**AIM OF THE TASK:** Can all of these lines be returned exactly?

**DATA PROVIDED:**
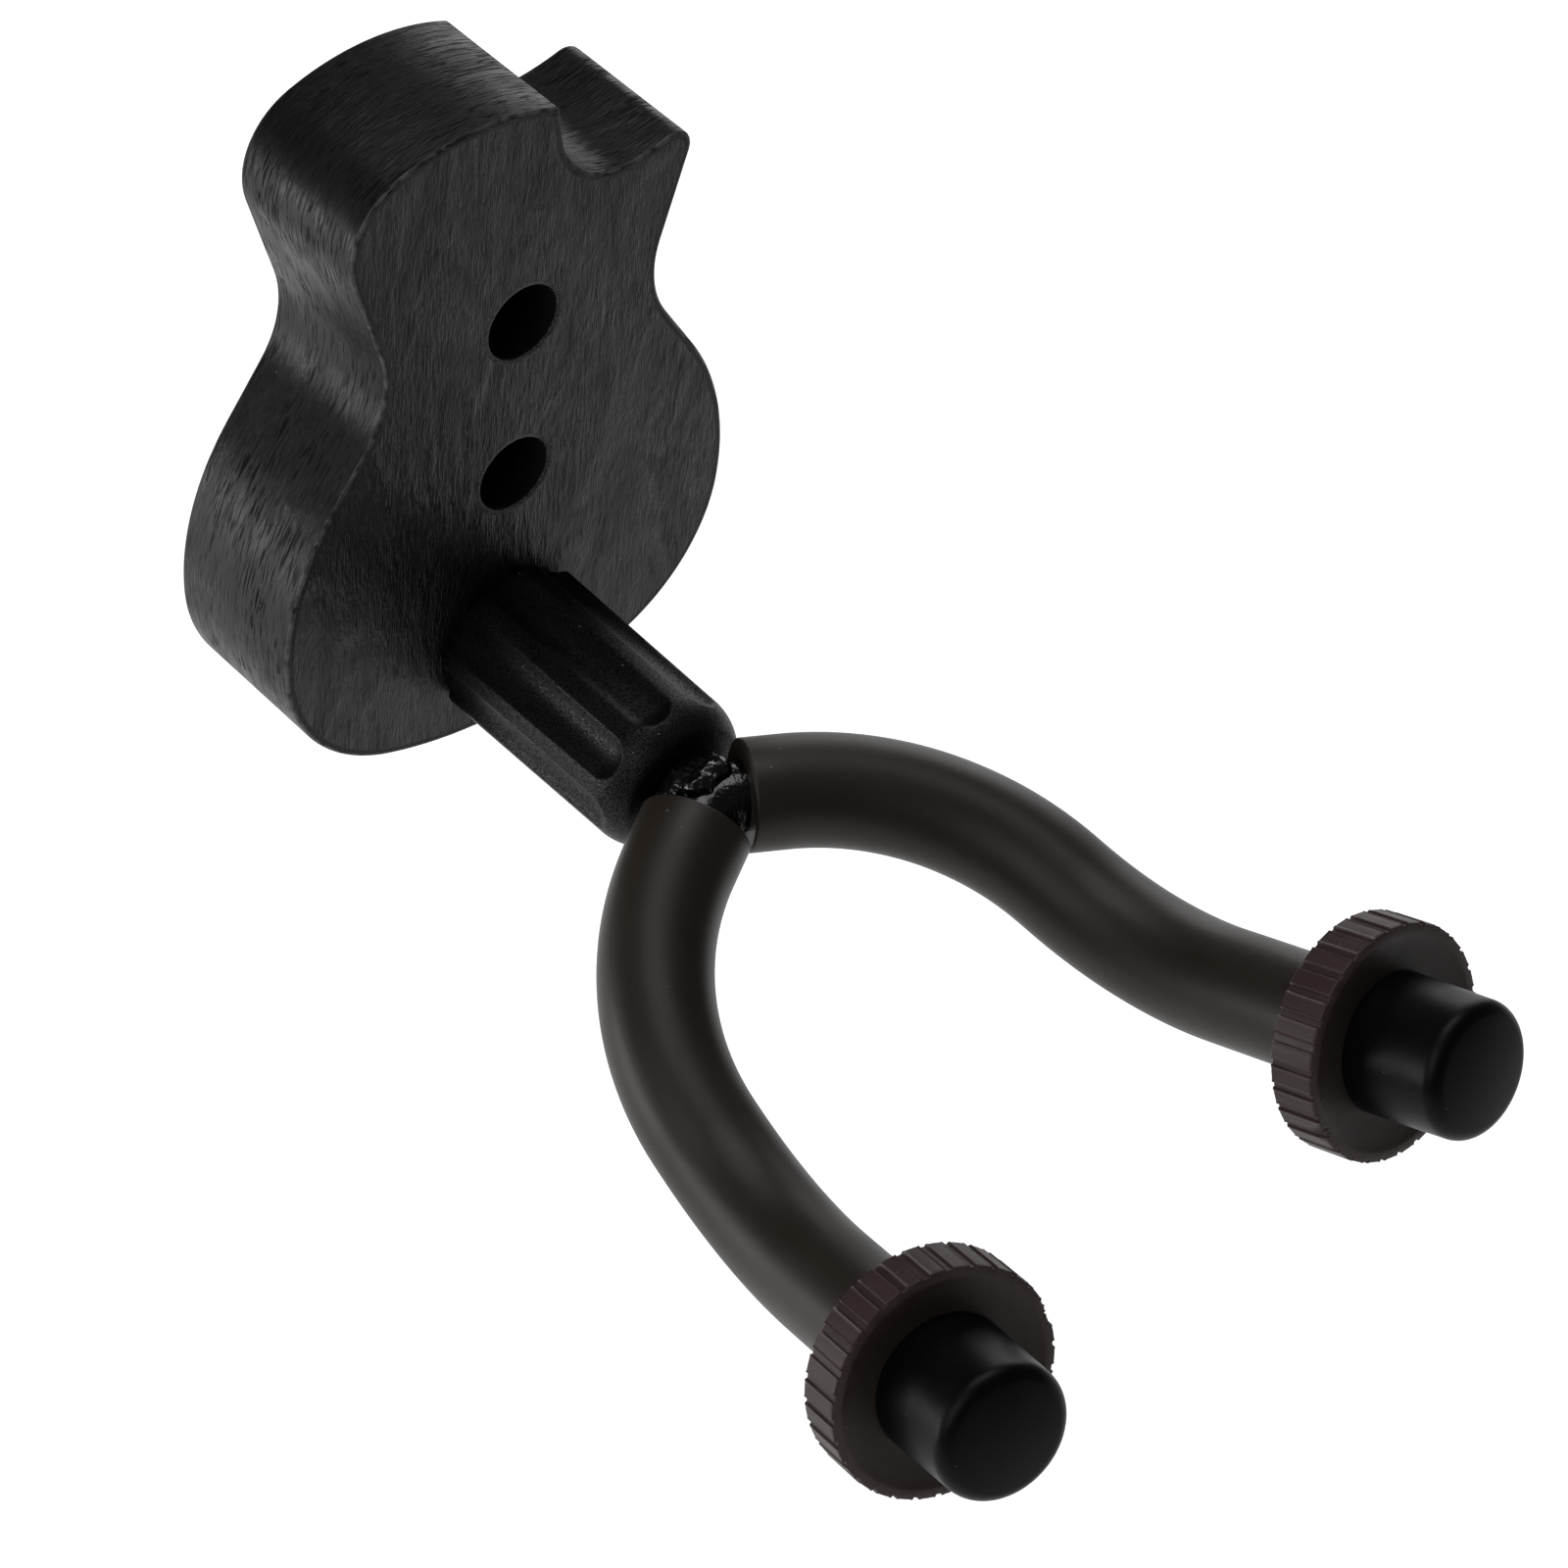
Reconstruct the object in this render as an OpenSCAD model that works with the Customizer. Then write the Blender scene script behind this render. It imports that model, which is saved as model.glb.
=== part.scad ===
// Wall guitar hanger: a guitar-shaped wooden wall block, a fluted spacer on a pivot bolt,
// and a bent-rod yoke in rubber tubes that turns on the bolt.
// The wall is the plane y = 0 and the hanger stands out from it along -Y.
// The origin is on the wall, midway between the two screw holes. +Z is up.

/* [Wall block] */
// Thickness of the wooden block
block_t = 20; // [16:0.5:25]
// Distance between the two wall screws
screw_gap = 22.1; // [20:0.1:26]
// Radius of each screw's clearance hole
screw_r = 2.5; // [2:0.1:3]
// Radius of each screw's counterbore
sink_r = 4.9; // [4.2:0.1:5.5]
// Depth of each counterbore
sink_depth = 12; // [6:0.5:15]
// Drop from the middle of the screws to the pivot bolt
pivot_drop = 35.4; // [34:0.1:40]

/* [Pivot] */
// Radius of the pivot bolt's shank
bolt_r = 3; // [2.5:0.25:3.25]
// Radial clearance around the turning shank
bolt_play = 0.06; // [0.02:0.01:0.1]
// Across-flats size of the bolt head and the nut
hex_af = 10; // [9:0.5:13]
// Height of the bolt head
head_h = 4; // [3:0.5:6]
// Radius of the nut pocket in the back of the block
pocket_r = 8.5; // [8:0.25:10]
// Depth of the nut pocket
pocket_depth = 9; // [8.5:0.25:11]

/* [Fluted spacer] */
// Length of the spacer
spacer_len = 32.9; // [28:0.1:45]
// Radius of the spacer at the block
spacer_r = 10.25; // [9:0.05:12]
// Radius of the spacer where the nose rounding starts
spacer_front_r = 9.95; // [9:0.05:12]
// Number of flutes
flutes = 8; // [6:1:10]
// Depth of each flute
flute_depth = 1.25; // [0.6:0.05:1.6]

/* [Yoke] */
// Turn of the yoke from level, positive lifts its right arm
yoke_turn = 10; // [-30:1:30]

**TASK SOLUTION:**
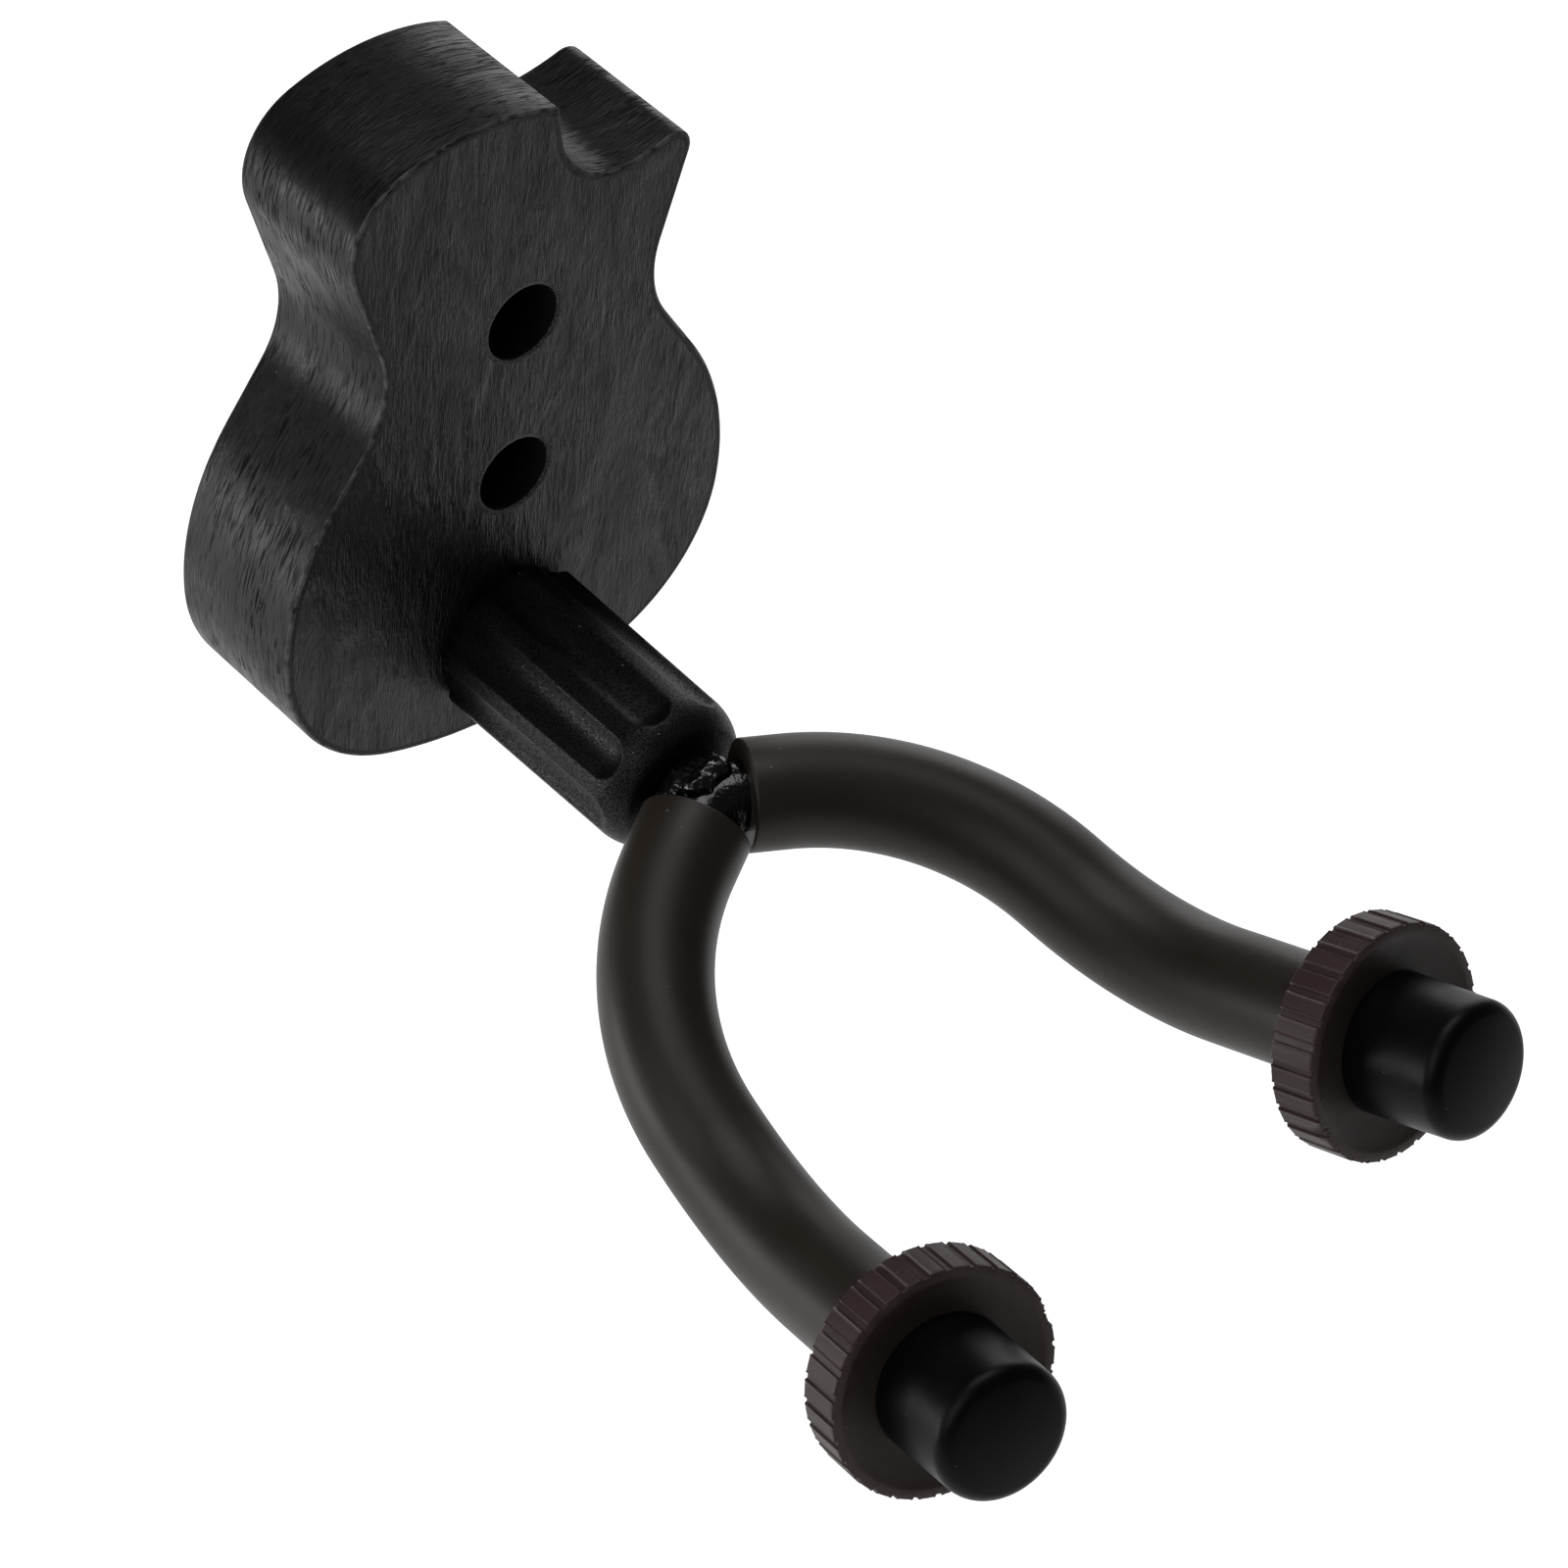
Reconstruct the object in this render as an OpenSCAD model that works with the Customizer. Then write the Blender scene script behind this render. It imports that model, which is saved as model.glb.
=== part.scad ===
// Wall guitar hanger: a guitar-shaped wooden wall block, a fluted spacer on a pivot bolt,
// and a bent-rod yoke in rubber tubes that turns on the bolt.
// The wall is the plane y = 0 and the hanger stands out from it along -Y.
// The origin is on the wall, midway between the two screw holes. +Z is up.

/* [Wall block] */
// Thickness of the wooden block
block_t = 20; // [16:0.5:25]
// Distance between the two wall screws
screw_gap = 22.1; // [20:0.1:26]
// Radius of each screw's clearance hole
screw_r = 2.5; // [2:0.1:3]
// Radius of each screw's counterbore
sink_r = 4.9; // [4.2:0.1:5.5]
// Depth of each counterbore
sink_depth = 12; // [6:0.5:15]
// Drop from the middle of the screws to the pivot bolt
pivot_drop = 35.4; // [34:0.1:40]

/* [Pivot] */
// Radius of the pivot bolt's shank
bolt_r = 3; // [2.5:0.25:3.25]
// Radial clearance around the turning shank
bolt_play = 0.06; // [0.02:0.01:0.1]
// Across-flats size of the bolt head and the nut
hex_af = 10; // [9:0.5:13]
// Height of the bolt head
head_h = 4; // [3:0.5:6]
// Radius of the nut pocket in the back of the block
pocket_r = 8.5; // [8:0.25:10]
// Depth of the nut pocket
pocket_depth = 9; // [8.5:0.25:11]

/* [Fluted spacer] */
// Length of the spacer
spacer_len = 32.9; // [28:0.1:45]
// Radius of the spacer at the block
spacer_r = 10.25; // [9:0.05:12]
// Radius of the spacer where the nose rounding starts
spacer_front_r = 9.95; // [9:0.05:12]
// Number of flutes
flutes = 8; // [6:1:10]
// Depth of each flute
flute_depth = 1.25; // [0.6:0.05:1.6]

/* [Yoke] */
// Turn of the yoke from level, positive lifts its right arm
yoke_turn = 10; // [-30:1:30]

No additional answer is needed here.